Nevertheless, such subtleties were lost on the general public, said Oura in the interview, which suggests that it’s more about the media’s “emperor taboo” than about the exhibit. In fact, the reporter who talked to Oura, who was born in 1949, had a hard time grasping the purport of what he was trying to say with his work owing to the way that, as the artist himself explained, a number of Japanese people are somehow imbued with the imperial system. It is present in everything around them, and Oura’s work confronts that idea, which most Japanese people sublimate. 

This sublimation results in a tacit refusal to countenance any discussion about the meaning of the emperor and his position other than those advanced by designated authorities. Although Oura admits his work contains a sense of holding Emperor Showa responsible for the horrors of World War II, that was not his intention, but it doesn’t matter because using anything related to the emperor in an “expressive” way is automatically impious, a term that suggests the throne still possesses religious power despite Emperor Showa’s renunciation of his divinity after the war. It was, many scholars believe, a condition of the Americans to allow him to remain.

The taboo is especially evident in films, which, when addressing topics related to the history of World War II, usually have to accommodate the emperor’s involvement. A Jan. 4, 2018, article in the online magazine Cinema Today by Harumi Nakayama attempted to wrestle with the legacy of Emperor Showa in Japanese movies and, long after he told his subjects he was a mere mortal, he was still treated as a figure of awe upon whom normal people could not gaze. Documentaries could freely show footage of the emperor, but fictional films, which are by definition forms of expression, almost never depicted him. At most, they showed his back, or his silhouette or his form in the distance. 

As Nakayama stresses, this hesitation is purely a manifestation of self-restraint, because there are no laws or guidelines limiting how the emperor can be presented in the public sphere.
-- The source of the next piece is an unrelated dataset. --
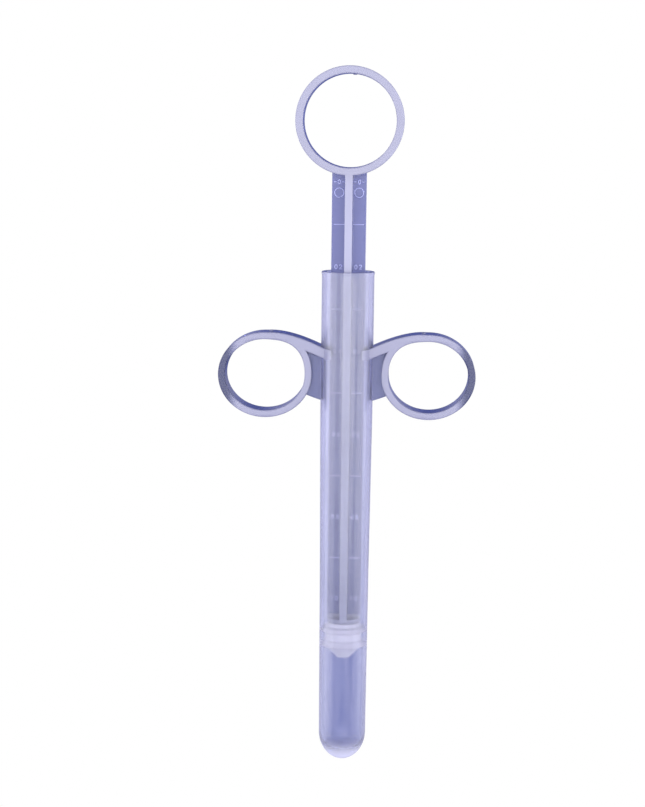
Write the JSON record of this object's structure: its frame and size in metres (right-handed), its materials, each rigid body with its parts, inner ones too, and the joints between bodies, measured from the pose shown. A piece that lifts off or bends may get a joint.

And yet, there is an obvious fascination with the subject. In December 2017, the tiny Tokyo art house theater Eurospace held a one-week event featuring films that included the emperor in some capacity, and more than 2,000 people bought tickets.

The fascination with Emperor Heisei and newly enthroned Emperor Naruhito is a bit different owing to their status as symbols under the postwar Constitution. The media is less circumspect about their lives and what goes on in the palace, but there remains a residue of propriety that prevents the press from digging too deep. Self-restraint still applies, which is why foreign press coverage of the recent enthronement ceremony differed substantially from that of domestic news outlets. Although the former was criticized for its flip tone, foreign media were nevertheless obsessed with the “traditional” aspect of the rites and regalia. In contrast, Japanese reporters largely tended to approach the whole thing as a bland pageant, which suggests the taboo still applies to some extent. The only reason the domestic press debated whether the ceremony should be paid for by the imperial family or by the state is that Crown Prince Akishino brought it up.

So while the Constitution has transformed the emperor from a god to a man whose only real function is to perpetuate the imperial line, Oura’s idea that all Japanese people carry the emperor within them still seems true. In the interview, the artist explained that he first realized this reality when he lived in New York and suffered an identity crisis, and part of that identity was his indelible connection to the emperor. That’s why his art has been so fixated on the monarchy. “Holding Perspective Part 2,” he says, is really “a portrait of me.” 

What concerns Oura is that typically right-wing elements protested his art back in the 1980s, whereas the Aichi Triennale furor shows that a wider section of the public now objects to such work, a development he naturally blames on the internet. Like him, the Japanese citizenry always carries the emperor with them, along with at least part of the idea that any interpretation of the emperor is forbidden. At one point, the reporter asks Oura to put himself in the average person’s shoes and wonders if he could burn a photo of, say, his own grandfather.

“I can understand that feeling,” Oura says, “but it’s necessary to approach such things from a perspective far from your normal viewpoint.” That is the purpose of art, which automatically makes it the enemy of dogma.